### GIVEN REQUEST
Reproduce the data exactly.

___ SOURCE MATERIAL ___

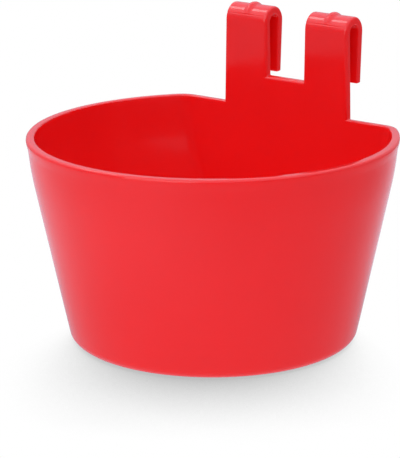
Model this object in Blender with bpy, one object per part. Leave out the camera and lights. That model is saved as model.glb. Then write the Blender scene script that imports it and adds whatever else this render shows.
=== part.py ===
"""Hook-on feeder cup for a poultry cage: one moulding in red plastic.

Metres, +Z up. The origin lies on the underside of the base, on the axis of the round bowl.
The flat back wall is on the +Y side, and its tab carries two hooks that go over a wire.
"""
import math

import bmesh
import bpy

MM = 0.001
NAME = "feeder_cup"

# Bowl, outside
RIM_RADIUS = 62.6 * MM
BOWL_HEIGHT = 70.5 * MM
LIP_HEIGHT = 3.2 * MM
LIP_STEP = 0.3 * MM
LIP_FADE = 0.8 * MM
COLLAR_HEIGHT = 12.0 * MM
COLLAR_LEAN = math.radians(6.6)
WALL_LEAN = math.radians(12.1)
LEAN_BLEND = 4.0 * MM
BACK_CUT = 18.1 * MM
CORNER_RADIUS = 9.0 * MM
BASE_ROUND = 4.0 * MM

# Bowl, wall and inside
WALL = 2.9 * MM
FLOOR = 2.9 * MM
INNER_BACK_DRAFT = math.radians(0.5)
INNER_ROUND = 4.0 * MM

# Radii on the edges: the long edges, and the finer ones inside the rim and at the hooks' tips
EDGE_ROUND = 1.0 * MM
FINE_ROUND = 0.5 * MM

# Tab above the rim
TAB_WIDTH = 51.8 * MM
GAP_WIDTH = 15.4 * MM
GAP_FLOOR_HEIGHT = 11.1 * MM
SIDE_DRAFT = math.radians(1.2)

# Hooks, bent over backwards at the top of the tab
HOOK_TOP_HEIGHT = 34.8 * MM
HOOK_SLOT = 5.0 * MM
HOOK_LEG_DROP = 23.5 * MM
HOOK_TIP_SLOT = 4.2 * MM
HOOK_TIP_THICKNESS = 2.7 * MM

# Bead that stiffens each bend
BEAD_WIDTH = 3.4 * MM
BEAD_HEIGHT = 0.8 * MM
BEAD_ROOT = 1.0 * MM
BEAD_FADE = 0.15 * MM

# Facets
ROUND_STEPS = 84
CORNER_STEPS = 7
FOOT_STEPS = 5
WALL_STEPS = 4
BLEND_STEPS = 3
BEND_STEPS = 14
BEVEL_STEPS = 2
BEAD_STEPS = 8
SHARP_ANGLE = math.radians(35.0)
LEAST_FLAT = 0.5 * MM
TOUCH = 0.01 * MM

# Plastic
PLASTIC_COLOR = (0.80, 0.008, 0.012, 1.0)
PLASTIC_ROUGHNESS = 0.22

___

### OUTPUT OF THE TASK
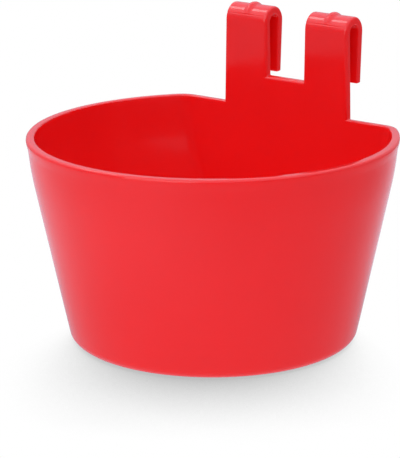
Model this object in Blender with bpy, one object per part. Leave out the camera and lights. That model is saved as model.glb. Then write the Blender scene script that imports it and adds whatever else this render shows.
=== part.py ===
"""Hook-on feeder cup for a poultry cage: one moulding in red plastic.

Metres, +Z up. The origin lies on the underside of the base, on the axis of the round bowl.
The flat back wall is on the +Y side, and its tab carries two hooks that go over a wire.
"""
import math

import bmesh
import bpy

MM = 0.001
NAME = "feeder_cup"

# Bowl, outside
RIM_RADIUS = 62.6 * MM
BOWL_HEIGHT = 70.5 * MM
LIP_HEIGHT = 3.2 * MM
LIP_STEP = 0.3 * MM
LIP_FADE = 0.8 * MM
COLLAR_HEIGHT = 12.0 * MM
COLLAR_LEAN = math.radians(6.6)
WALL_LEAN = math.radians(12.1)
LEAN_BLEND = 4.0 * MM
BACK_CUT = 18.1 * MM
CORNER_RADIUS = 9.0 * MM
BASE_ROUND = 4.0 * MM

# Bowl, wall and inside
WALL = 2.9 * MM
FLOOR = 2.9 * MM
INNER_BACK_DRAFT = math.radians(0.5)
INNER_ROUND = 4.0 * MM

# Radii on the edges: the long edges, and the finer ones inside the rim and at the hooks' tips
EDGE_ROUND = 1.0 * MM
FINE_ROUND = 0.5 * MM

# Tab above the rim
TAB_WIDTH = 51.8 * MM
GAP_WIDTH = 15.4 * MM
GAP_FLOOR_HEIGHT = 11.1 * MM
SIDE_DRAFT = math.radians(1.2)

# Hooks, bent over backwards at the top of the tab
HOOK_TOP_HEIGHT = 34.8 * MM
HOOK_SLOT = 5.0 * MM
HOOK_LEG_DROP = 23.5 * MM
HOOK_TIP_SLOT = 4.2 * MM
HOOK_TIP_THICKNESS = 2.7 * MM

# Bead that stiffens each bend
BEAD_WIDTH = 3.4 * MM
BEAD_HEIGHT = 0.8 * MM
BEAD_ROOT = 1.0 * MM
BEAD_FADE = 0.15 * MM

# Facets
ROUND_STEPS = 84
CORNER_STEPS = 7
FOOT_STEPS = 5
WALL_STEPS = 4
BLEND_STEPS = 3
BEND_STEPS = 14
BEVEL_STEPS = 2
BEAD_STEPS = 8
SHARP_ANGLE = math.radians(35.0)
LEAST_FLAT = 0.5 * MM
TOUCH = 0.01 * MM

# Plastic
PLASTIC_COLOR = (0.80, 0.008, 0.012, 1.0)
PLASTIC_ROUGHNESS = 0.22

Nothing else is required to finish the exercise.